Kurz vor der Abstimmung beantragte Die Andere noch eine fünfzehnminütige Pause. Gemeinsam mit der Linken-Fraktion stellten sich die drei Andere-Stadtverordneten vor den Eingang des Stadtparlaments und versuchten dort, die Linken zu überzeugen, gegen das Bürgerbegehren zu stimmen. Doch es nützte nichts – nach der Pause folgte kurz vor 19 Uhr die Abstimmung. Zunächst meldeten die Linken sich bei Ja, die Andere bei Nein. Neben der Rathauskooperation enthielten sich auch die beiden weiteren Fraktionen, also das Bürgerbündnis und die Alternative für Deutschland.

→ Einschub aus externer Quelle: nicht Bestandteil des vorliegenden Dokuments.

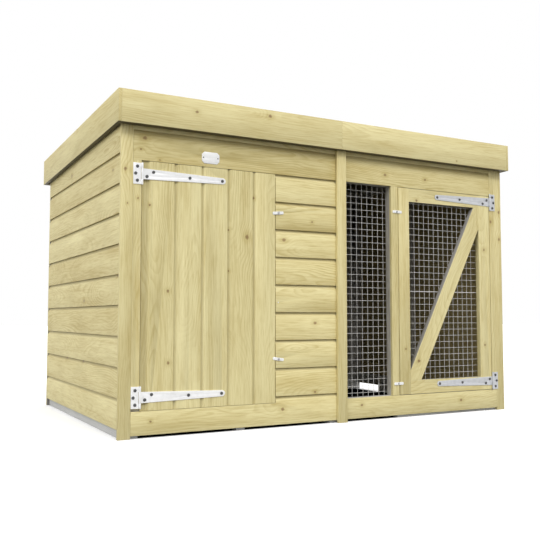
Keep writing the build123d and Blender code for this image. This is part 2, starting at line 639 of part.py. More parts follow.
def make_kennel_door():
    """The boarded door, its ledges and its two hinges."""
    limit = block(KENNEL_DOOR_X, KENNEL_DOOR_END, 0, BOARD_T, DOOR_FOOT_Z, DOOR_HEAD_Z)
    board = shiplap(DOOR_H, DOOR_BOARD_COVER)
    tongue = BOARD_LAP - LAP_GAP
    spots = [spot for z in KENNEL_HINGE_ZS for spot in hinge_spots(KENNEL_AXIS_X, 1, z, STRAP_SCREWS)]
    boards = []
    for k in range(math.ceil((KENNEL_DOOR_W - tongue) / DOOR_BOARD_COVER)):
        lip_x = KENNEL_DOOR_X + tongue + (k + 1) * DOOR_BOARD_COVER
        upright = (Pos(lip_x, 0, DOOR_FOOT_Z) * Rot(0, -90, 0) * board) & limit
        boards.append(drilled(upright, spots))
    save("kennel_door_boards", boards)
    x0 = FRAME_BACK + FRAME_W + LEDGE_INSET
    x1 = KENNEL_DOOR_END - DOOR_STOP_LAP - LEDGE_INSET
    centres = [KENNEL_HINGE_ZS[0], sum(KENNEL_HINGE_ZS) / 2, KENNEL_HINGE_ZS[1]]
    save("kennel_door_ledges", [
        block(x0, x1, BOARD_T, BOARD_T + LEDGE_T, z - LEDGE_W / 2, z + LEDGE_W / 2) for z in centres])


def make_run_door():
    """The framed door, its brace and the mesh behind it."""
    left = RUN_DOOR_X + RUN_LATCH_STILE_W
    right = RUN_DOOR_END - RUN_HINGE_STILE_W
    low = DOOR_FOOT_Z + RUN_LOW_RAIL_W
    high = DOOR_HEAD_Z - RUN_TOP_RAIL_W
    spots = [spot for z in RUN_HINGE_ZS for spot in hinge_spots(RUN_AXIS_X, -1, z, STRAP_SCREWS)]
    stiles = [
        block(RUN_DOOR_X, left, 0, RUN_DOOR_T, DOOR_FOOT_Z, DOOR_HEAD_Z),
        block(right, RUN_DOOR_END, 0, RUN_DOOR_T, DOOR_FOOT_Z, DOOR_HEAD_Z),
    ]
    rails = [
        block(left, right, 0, RUN_DOOR_T, high, DOOR_HEAD_Z),
        block(left, right, 0, RUN_DOOR_T, DOOR_FOOT_Z, low),
    ]
    save("run_door_stiles", [drilled(stile, spots) for stile in stiles])
    save("run_door_rails", [drilled(rail, spots) for rail in rails])
    across = BRACE_W * math.sqrt(1 + BRACE_LEAN ** 2)
    foot_x = left + BRACE_FOOT_X
    reach = high - low
    lean = BRACE_LEAN * reach
    band = [
        (foot_x - lean, low - reach), (foot_x + 2 * lean, high + reach),
        (foot_x + 2 * lean - across, high + reach), (foot_x - lean - across, low - reach),
    ]
    brace = prism(Plane.XZ, band, -RUN_DOOR_T) & block(left, right, 0, RUN_DOOR_T, low, high)
    save("run_door_brace", [drilled(brace, spots)])

    x0 = left - DOOR_MESH_LAP
    z0 = low - DOOR_MESH_FOOT_LAP
    columns = math.floor((right - x0) / MESH_PITCH)
    rows = math.ceil((high - z0) / MESH_PITCH)
    lower_rows = rows // 2
    seam_z = z0 + lower_rows * MESH_PITCH
    margin = MESH_MARGIN + right - x0 - columns * MESH_PITCH
    save("run_door_mesh_lower", [wire_mesh(x0, z0, columns, lower_rows, RUN_DOOR_T, 0, margin)])
    save("run_door_mesh_upper", [
        wire_mesh(x0, seam_z + MESH_WIRE, columns, rows - lower_rows, RUN_DOOR_T, 0, margin)])


def make_fixed_mesh():
    """The mesh panel between the cover strip and the latch stud."""
    x1 = LATCH_STUD_X + FIXED_MESH_LAP
    z0 = RAIL_TOP - FIXED_MESH_LAP
    columns = math.floor((x1 - MESH_OPENING_X) / MESH_PITCH)
    rows = math.ceil((HEADER_Z - z0) / MESH_PITCH)
    x0 = x1 - columns * MESH_PITCH
    margin = x0 - MESH_OPENING_X + FIXED_MESH_LAP
    save("run_fixed_mesh", [wire_mesh(x0, z0, columns, rows, FRAME_BACK, margin)])


def make_hinges():
    """Plates, straps, pins and screws of the four hinges."""
    sides = [("kennel", KENNEL_AXIS_X, 1, KENNEL_HINGE_ZS), ("run", RUN_AXIS_X, -1, RUN_HINGE_ZS)]
    plate_screws = []
    for name, axis_x, side, heights in sides:
        save(f"{name}_hinge_plates", [hinge_at(hinge_plate(), axis_x, side, z) for z in heights])
        save(f"{name}_hinge_straps", [hinge_at(hinge_strap(), axis_x, side, z) for z in heights])
        save(f"{name}_hinge_pins", [hinge_at(hinge_pin(), axis_x, side, z) for z in heights])
        strap_screws = []
        for z in heights:
            on_strap = hinge_spots(axis_x, side, z, STRAP_SCREWS)
            on_plate = hinge_spots(axis_x, side, z, PLATE_SCREWS)
            strap_screws += [screw(*spot, HINGE_METAL_T) for spot in on_strap]
            plate_screws += [screw(*spot, HINGE_METAL_T) for spot in on_plate]
        save(f"{name}_hinge_strap_screws", strap_screws)
    save("hinge_plate_screws", plate_screws)


def make_front_fittings():
    """Turn buttons, the blank name plate and the small fasteners."""
    for name, z, tilt in zip(("upper", "lower"), KENNEL_BUTTON_ZS, KENNEL_BUTTON_TILTS):
        save(f"kennel_{name}_turn_button", [turn_button(KENNEL_BUTTON_X, z, KENNEL_BUTTON_PIVOT, tilt)])
    for name, z in zip(("upper", "lower"), RUN_BUTTON_ZS):
        save(f"run_{name}_turn_button", [turn_button(RUN_BUTTON_X, z, RUN_BUTTON_PIVOT, 0)])
    spots = [(KENNEL_BUTTON_X, z) for z in KENNEL_BUTTON_ZS] + [(RUN_BUTTON_X, z) for z in RUN_BUTTON_ZS]
    seat = BUTTON_FACE + BUTTON_SEAT_GAP
    save("turn_button_screws", [screw(x, z, seat, head_r=BUTTON_HEAD_R) for x, z in spots])
    save("cladding_nail", [
        screw(KENNEL_BUTTON_X, NAIL_Z, 0, radius=NAIL_R, head_r=NAIL_HEAD_R, head_t=NAIL_HEAD_T)])

    x0, x1 = NAME_PLATE_LEFT, NAME_PLATE_LEFT + NAME_PLATE_W
    z0, z1 = NAME_PLATE_Z - NAME_PLATE_H / 2, NAME_PLATE_Z + NAME_PLATE_H / 2
    cut = NAME_PLATE_CUT
    outline = [
        (x0 + cut, z0), (x1 - cut, z0), (x1, z0 + cut), (x1, z1 - cut),
        (x1 - cut, z1), (x0 + cut, z1), (x0, z1 - cut), (x0, z0 + cut),
    ]
    plate = prism(Plane.XZ, outline, NAME_PLATE_T)
    save("name_plate", [drilled(plate, NAME_SCREW_SPOTS, NAME_SCREW_R)])
    save("name_plate_screws", [
        screw(*spot, NAME_PLATE_T, radius=NAME_SCREW_R, head_r=NAME_SCREW_HEAD_R, head_t=NAME_SCREW_HEAD_T)
        for spot in NAME_SCREW_SPOTS])


os.makedirs("parts", exist_ok=True)
make_base()
make_front_frame()
make_wall_frames()
make_wall_boards()
make_front_boards()
make_roof()
make_kennel_door()
make_run_door()
make_fixed_mesh()
make_hinges()
make_front_fittings()
print(len(saved_nodes), "nodes:", " ".join(saved_nodes))
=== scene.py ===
"""A timber dog kennel and run: finished boards, framing, wire mesh, strap hinges and catches on the CAD frame."""

import json
import math
import random

import bmesh
import bpy
import numpy as np
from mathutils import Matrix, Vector


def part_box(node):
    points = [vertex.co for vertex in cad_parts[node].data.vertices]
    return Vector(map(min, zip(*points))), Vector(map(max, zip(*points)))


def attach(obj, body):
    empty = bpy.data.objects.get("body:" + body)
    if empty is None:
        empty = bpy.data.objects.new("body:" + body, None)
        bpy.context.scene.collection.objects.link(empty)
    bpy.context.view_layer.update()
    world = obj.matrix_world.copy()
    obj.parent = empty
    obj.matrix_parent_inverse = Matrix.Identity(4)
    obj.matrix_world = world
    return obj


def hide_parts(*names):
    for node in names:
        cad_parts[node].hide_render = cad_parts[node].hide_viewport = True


bl_info = {
    "name": "Dog kennel and run",
    "version": (1, 0, 0),
    "blender": (4, 5, 0),
    "location": "View3D > Sidebar > Kennel",
    "description": "Dresses a timber dog kennel and wire run, piece by piece",
    "category": "Object",
}

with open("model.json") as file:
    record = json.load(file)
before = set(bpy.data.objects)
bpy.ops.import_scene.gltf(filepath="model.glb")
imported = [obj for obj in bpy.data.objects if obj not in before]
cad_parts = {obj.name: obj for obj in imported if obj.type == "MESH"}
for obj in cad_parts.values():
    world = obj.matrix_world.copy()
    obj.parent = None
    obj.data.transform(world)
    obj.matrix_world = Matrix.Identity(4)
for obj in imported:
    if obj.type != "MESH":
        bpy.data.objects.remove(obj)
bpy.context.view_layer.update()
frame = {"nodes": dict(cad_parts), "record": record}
NODES = frame["nodes"]
NODE_BODY = {node: body for body, nodes in frame["record"]["behaviour"]["bodies"].items() for node in nodes}
MM = 0.001


# Small helpers for objects

def only(obj):
    """Select one object alone and make it active."""
    bpy.ops.object.select_all(action="DESELECT")
    obj.hide_set(False)
    obj.select_set(True)
    bpy.context.view_layer.objects.active = obj


def settle(obj):
    """Put an object's place and size into its mesh."""
    only(obj)
    bpy.ops.object.transform_apply(location=True, rotation=True, scale=True)


def modify(obj, kind, **values):
    """Add one modifier, set it and apply it."""
    only(obj)
    modifier = obj.modifiers.new(kind.title(), kind)
    for name, value in values.items():
        setattr(modifier, name, value)
    bpy.ops.object.modifier_apply(modifier=modifier.name)


def joined(objects, name):
    """Join several objects into one mesh under one name."""
    bpy.ops.object.select_all(action="DESELECT")
    for obj in objects:
        obj.select_set(True)
    bpy.context.view_layer.objects.active = objects[0]
    if len(objects) > 1:
        bpy.ops.object.join()
    objects[0].name = name
    return objects[0]


def copy_node(node, suffix):
    """A clean copy of a CAD node: corners merged and flat faces made whole."""
    only(NODES[node])
    bpy.ops.object.duplicate()
    obj = bpy.context.object
    obj.name = f"{node}_{suffix}"
    obj.data.materials.clear()
    bpy.ops.object.mode_set(mode="EDIT")
    bpy.ops.mesh.select_all(action="SELECT")
    bpy.ops.mesh.remove_doubles(threshold=0.00001)
    bpy.ops.mesh.dissolve_limited(angle_limit=math.radians(0.6))
    bpy.ops.object.mode_set(mode="OBJECT")
    return obj


def stands_for(obj, node, material):
    """Give a piece its material, and let it ride and stand for its CAD node."""
    obj.data.materials.clear()
    obj.data.materials.append(material)
    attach(obj, NODE_BODY[node])
    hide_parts(node)
    return obj


def islands(mesh):
    """Vertex indices of each separate solid in a mesh."""
    work = bmesh.new()
    work.from_mesh(mesh)
    seen = set()
    found = []
    for start in work.verts:
        if start.index in seen:
            continue
        seen.add(start.index)
        stack, group = [start], []
        while stack:
            vert = stack.pop()
            group.append(vert.index)
            for edge in vert.link_edges:
                other = edge.other_vert(vert)
                if other.index not in seen:
                    seen.add(other.index)
                    stack.append(other)
        found.append(sorted(group))
    work.free()
    return found


# Shader helpers

class Graph:
    """Short ways to add and join nodes in one node tree."""

    def __init__(self, tree):
        self.tree = tree

    def feed(self, socket, value):
        """Link a socket to another one, or give it a plain value."""
        if isinstance(value, bpy.types.NodeSocket):
            self.tree.links.new(value, socket)
        else:
            socket.default_value = value

    def add(self, kind, inputs=None, **settings):
        node = self.tree.nodes.new(kind)
        for name, value in settings.items():
            setattr(node, name, value)
        for key, value in (inputs or {}).items():
            self.feed(node.inputs[key], value)
        return node

    def math(self, operation, a, b=0.0, clamp=False):
        return self.add("ShaderNodeMath", {0: a, 1: b}, operation=operation, use_clamp=clamp).outputs[0]

    def blend(self, amount, a, b):
        plain = [part if isinstance(part, bpy.types.NodeSocket) else (*part[:3], 1) for part in (a, b)]
        return self.add("ShaderNodeMix", {"Factor": amount, 6: plain[0], 7: plain[1]}, data_type="RGBA").outputs[2]

    def span(self, value, low, high, to_low=0.0, to_high=1.0):
        return self.add("ShaderNodeMapRange", {
            "Value": value, "From Min": low, "From Max": high, "To Min": to_low, "To Max": to_high},
            interpolation_type="SMOOTHSTEP").outputs["Result"]

    def noise(self, vector, scale, detail=3.0, roughness=0.5):
        return self.add("ShaderNodeTexNoise", {
            "Vector": vector, "Scale": scale, "Detail": detail, "Roughness": roughness}).outputs["Fac"]

    def stretch(self, vector, factors):
        return self.add("ShaderNodeVectorMath", {0: vector, 1: factors}, operation="MULTIPLY").outputs[0]

    def parts(self, vector):
        """The three numbers of a vector."""
        return self.add("ShaderNodeSeparateXYZ", {0: vector}).outputs

    def length(self, a, b):
        """The length of two sides at a right angle."""
        return self.math("SQRT", self.math("ADD", self.math("MULTIPLY", a, a), self.math("MULTIPLY", b, b)))

    def finish(self, shader, color, roughness, height, strength, distance, invert=False):
        """Feed a shader its colour, its roughness and a relief made from a height."""
        relief = self.add("ShaderNodeBump", {"Height": height, "Strength": strength, "Distance": distance},
                          invert=invert)
        self.feed(shader["Base Color"], color)
        self.feed(shader["Roughness"], roughness)
        self.feed(shader["Normal"], relief.outputs["Normal"])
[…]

Doch darauf waren alle vorbereitet. Lutz Boede verteilte eine Presseerklärung, wonach die Annahme des Bürgerbegehrens nur eine Verhinderungsstrategie sei. Und die Stadtverwaltung schickte schon wenige Minuten nach 19 Uhr eine umfangreiche Presseerklärung zum Ergebnis. Den Stadtverordneten wünschte Linke-Stadtpräsidentin Birgit Müller zum Schluss der Sondersitzung einen „schönen Sommer“. Die Gegner der Garnisonkirche verließen derweil kopfschüttelnd den Plenarsaal.